Just to be clear, I’m not saying that if you wear flannel and love coffee that you don’t love Jesus, I love flannel and coffee shops. I’m not saying that if you aren’t for Evolution that you’re unintelligent, I don’t agree with Evolution, but I can’t say I know exactly how and what God used/did to create. I’m not saying that if you’re a little unsettled by the LGBT community that you hate them, I personally love the gay community and admire their ability to support their peers through Hell and high water.

What I am saying is this:

We need more Grace.
I need more Grace.

We get so caught up in discussing airy topics, in discriminating, in trying to find fatal flaws, in explaining things away, in being right.

I was a part of several really awesome communities, life happened, and then I left those communities. Once I was on the outside, I started seeing flaws in those communities. It soon became my goal to rip those things apart. I was consumed with Pride, that my way of doing things was 100% correct and theirs was not, and we couldn’t let that happen because my way was Jesus’ way and theirs wasn’t. But the simple truth of the matter is that I was wrong. I was merely hurt because this community full of people that I love didn’t bother to try and see my side, they didn’t see the merit in the way I went about things. The same was true for me. I didn’t see anything from their perspective either. Jesus let me know that. He let me know that my Pride had become bigger than him.

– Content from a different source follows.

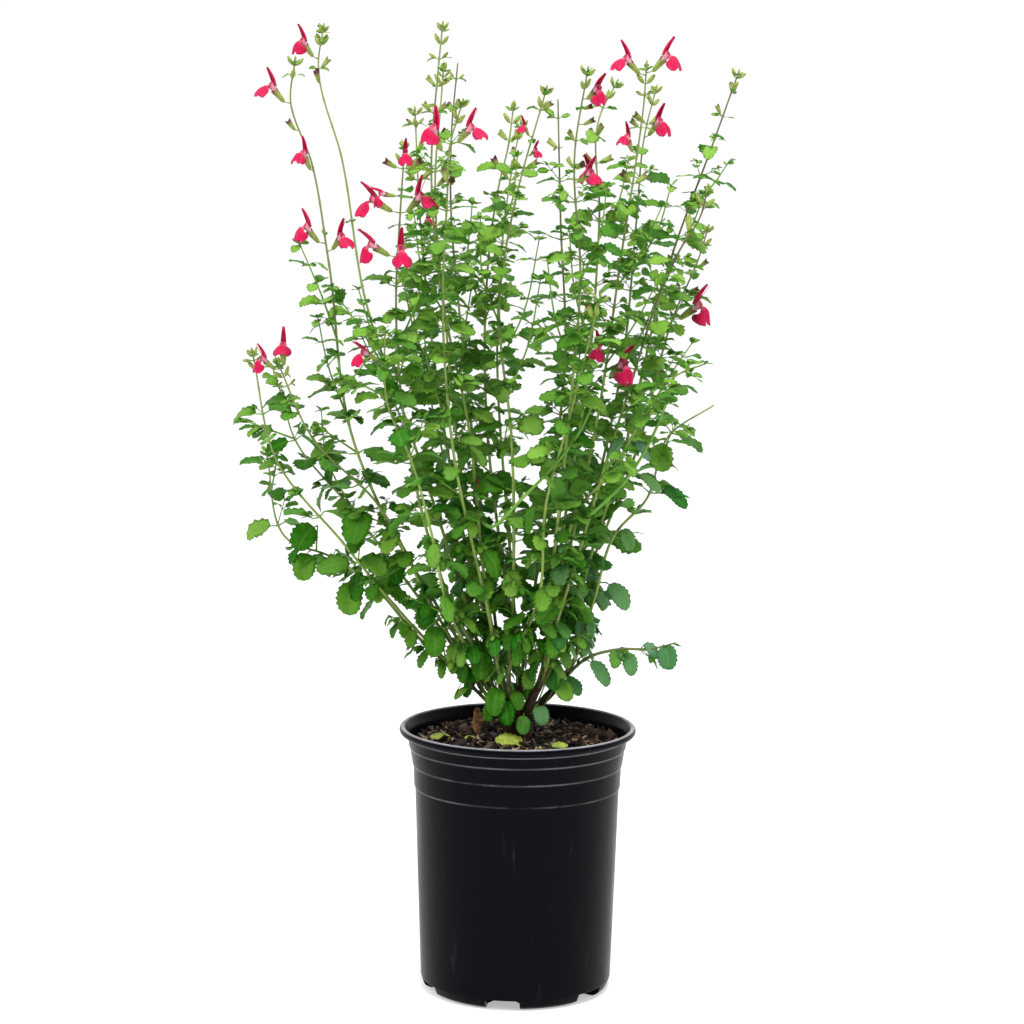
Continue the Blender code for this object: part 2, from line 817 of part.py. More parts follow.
def flower_line(name, path):
    """Where a flower starts on its shoot, and its axis and upright direction."""
    _, height, way, scale = FLOWERS[name]
    s = path.distance_at_height(height)
    tangent, _, _ = path.frame(s)
    axis = unit(np.array(way, float))
    out = unit(axis - tangent * axis.dot(tangent))
    start = path.point(s) + out * (shoot_radius(path, s) * 1.15 + SEAT_GAP)
    up = np.array([0.0, 0.0, 1.0])
    upright = unit(up - axis * up.dot(axis))
    return start, out, axis, upright, scale


def flower_solid(name, path):
    """A flower: thin stalk, ribbed calyx, tube, narrow hood and broad hanging lip."""
    start, out, axis, upright, scale = flower_line(name, path)
    right = np.cross(axis, upright)
    side_out = np.cross(out, upright)
    solid = Solid()
    size = scale * FLOWER_LENGTH

    def hexagon(centre, radius, across, high):
        angles = np.arange(6) * math.pi / 3
        return centre + radius * (np.cos(angles)[:, None] * across + np.sin(angles)[:, None] * high)

    foot_right = unit(side_out) if np.linalg.norm(side_out) > 0.2 else right
    foot_up = np.cross(foot_right, out)
    calyx = start + out * 0.1 * size + axis * 0.05 * size
    places = [
        (start, 0.018 * size, foot_right, foot_up),
        (calyx, 0.03 * size, right, upright),
        (calyx + axis * 0.32 * size, 0.085 * size, right, upright),
        (calyx + axis * 0.34 * size, 0.055 * size, right, upright),
        (calyx + axis * 0.56 * size, 0.09 * size, right, upright),
    ]
    rings = [solid.add(hexagon(*place)) for place in places]
    solid.faces.append(tuple(reversed(rings[0])))
    for lower, upper in zip(rings, rings[1:]):
        solid.join(lower, upper)
    mouth = rings[-1]
    centre = places[-1][0]
    add_hood(solid, mouth[0:4], centre, axis, right, upright, size)
    add_lip(solid, [mouth[3], mouth[4], mouth[5], mouth[0]], centre, axis, right, upright, size)
    return solid


def add_hood(solid, root, centre, axis, right, upright, size):
    """The narrow upper lip, from the upper half of the tube's mouth."""
    for ahead, rise, half, thick in ((0.16, 0.07, 0.05, 0.06), (0.34, 0.1, 0.025, 0.03)):
        middle = centre + axis * ahead * size + upright * rise * size
        across, high = right * half * size, upright * thick * size
        top = [middle + across / 2 + high, middle - across / 2 + high]
        ring = solid.add([middle + across, *top, middle - across])
        solid.join(root, ring)
        root = ring
    solid.faces.append(tuple(root))


def add_lip(solid, root, centre, axis, right, upright, size):
    """The broad lower lip, from the lower half of the tube's mouth, hanging down."""
    places = ((0.1, 0.12, 0.13), (0.14, 0.3, 0.17), (0.1, 0.42, 0.1))
    for ahead, drop, half in places:
        middle = centre + axis * ahead * size - upright * drop * size
        across = right * half * size
        back = axis * LIP_THICKNESS * size
        under = [middle - across / 2 - back, middle + across / 2 - back]
        ring = solid.add([middle - across, *under, middle + across])
        solid.join(root, ring)
        root = ring
    solid.faces.append(tuple(root))


def fallen_leaf_solid(middle, length, width, bearing):
    """A leaf lying on the soil, 0.4 mm above it at its lowest."""
    angle = math.radians(bearing)
    along = np.array([math.cos(angle), math.sin(angle), 0.0])
    across = np.array([-math.sin(angle), math.cos(angle), 0.0])
    up = np.array([0.0, 0.0, 1.0])
    centre = np.array([middle[0], middle[1], SOIL_TOP + SEAT_GAP + 0.4])
    solid = Solid()
    rings = []
    for share, wide in ((-0.5, 0.1), (-0.2, 0.8), (0.15, 1.0)):
        place = centre + along * share * length
        half = across * wide * width / 2
        lift = up * 0.1 * wide * width
        sides = [place - half + lift, place + half + lift]
        rings.append(solid.add([sides[0], place + up * 0.3, sides[1], place - up * 0.3]))
    rings = [list(reversed(ring)) for ring in rings]
    solid.faces.append(tuple(reversed(rings[0])))
    for lower, upper in zip(rings, rings[1:]):
        solid.join(lower, upper)
    solid.close(rings[-1], centre + along * 0.5 * length + up * 0.6)
    return solid


def face_out(solid):
    """Turns the faces over where the volume comes out negative."""
    points = np.array(solid.vertices)
    volume = 0.0
    for face in solid.faces:
        for i in range(1, len(face) - 1):
            a, b, c = points[[face[0], face[i], face[i + 1]]]
            volume += np.dot(a, np.cross(b, c))
    if volume < 0:
        solid.faces = [tuple(reversed(face)) for face in solid.faces]
    return solid


def main():
    clear_scene()
    leaf_green = material("leaf_green", (0.07, 0.23, 0.045), 0.5)
    crimson = material("crimson_petal", (0.62, 0.01, 0.06), 0.45)
    fallen_yellow = material("fallen_yellow", (0.35, 0.38, 0.05), 0.6)
    blockers = [add_pot().tree(), add_soil().tree(), add_crown().tree()]
    paths = shoot_paths()
    stems = {name: bare_shoot(path).tree() for name, path in paths.items()}
    for name, place in FALLEN_LEAVES.items():
        solid = face_out(fallen_leaf_solid(*place))
        add_object(name, solid.vertices, solid.faces, fallen_yellow)
        blockers.append(solid.tree())
    for name, (shoot, _, _, _) in FLOWERS.items():
        solid = face_out(flower_solid(name, paths[shoot]))
        add_object(name, solid.vertices, solid.faces, crimson)
        blockers.append(solid.tree())
    for index, (name, path) in enumerate(paths.items()):
        others = [tree for other, tree in stems.items() if other != name]
        solid = face_out(build_shoot(index, name, path, blockers + others))
        add_object(f"shoot_{name}", solid.vertices, solid.faces, leaf_green)
        blockers.append(solid.tree())


main()
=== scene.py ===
"""Looks of a perennial salvia in its nursery pot, laid out as a Blender add-on and run as a
script. All sizes in the tables are in mm; the meshes are in metres, in the part's own frame."""

import math

import bpy
import numpy as np
from bpy.props import FloatProperty, FloatVectorProperty, PointerProperty
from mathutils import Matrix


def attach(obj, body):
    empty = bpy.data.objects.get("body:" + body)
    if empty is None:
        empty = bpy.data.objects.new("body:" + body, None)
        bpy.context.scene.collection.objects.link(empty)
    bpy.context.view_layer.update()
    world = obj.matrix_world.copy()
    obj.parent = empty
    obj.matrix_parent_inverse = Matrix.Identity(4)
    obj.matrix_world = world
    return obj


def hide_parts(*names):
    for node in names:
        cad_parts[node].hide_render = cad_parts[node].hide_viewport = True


bl_info = {
    "name": "Potted perennial salvia",
    "version": (1, 0, 0),
    "blender": (4, 5, 0),
    "location": "3D View > Sidebar > Salvia",
    "description": "Builds a flowering salvia in a black nursery pot",
    "category": "Add Mesh",
}

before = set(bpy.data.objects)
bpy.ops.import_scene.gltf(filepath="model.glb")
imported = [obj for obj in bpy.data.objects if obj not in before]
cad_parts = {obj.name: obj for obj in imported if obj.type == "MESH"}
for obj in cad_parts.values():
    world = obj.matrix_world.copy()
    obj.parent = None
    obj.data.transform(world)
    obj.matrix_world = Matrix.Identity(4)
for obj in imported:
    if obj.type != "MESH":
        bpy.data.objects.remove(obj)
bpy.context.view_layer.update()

MM = 0.001
UP = np.array([0.0, 0.0, 1.0])
SEED = 11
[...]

I started to evaluate why this had happened. I found out that a lot of my friends were only friends within certain buildings. That my role as a church leader wasn’t as important because I was young. That even after countless years of pouring my heart and soul into several ministries, trying to ensure that Christ would remain the center, that he would call me out of it and I would watch one die and another change completely.

I’m still hurt by it. But I’m hurt even more because I didn’t have the Grace to try and see those people’s perspectives. If I had Zeal, I would have made an attempt to stay a part of those people’s lives. There’s people whom I love very deeply that I don’t even speak to because I’m too wrapped up in my pain and could care less about their perspectives.

That’s the incredibly sad, brutal truth.

So how do we get back to what Christ wants?

How do we be intentional with those who’ve wronged us? How do we forgive ourselves for doing the wronging? How do we try to see others complexly? How do we try and put ourselves in their situation and feel their pain alongside them?

I don’t have the answer. It’s different for every person. Christ is obviously a common denominator, and a huge part of the answer, but I can’t lay out details. I get it wrong all the time.

Austin and myself have had several talks about Grace and Love lately. About how we’re focused on so many different things that don’t matter. It opened my eyes to see that I was focused on me. I didn’t have any Zeal in me, only Pride. Hopefully, Christ will grant me some Zeal, so my heart isn’t just a calloused mass anymore and I can start loving people again.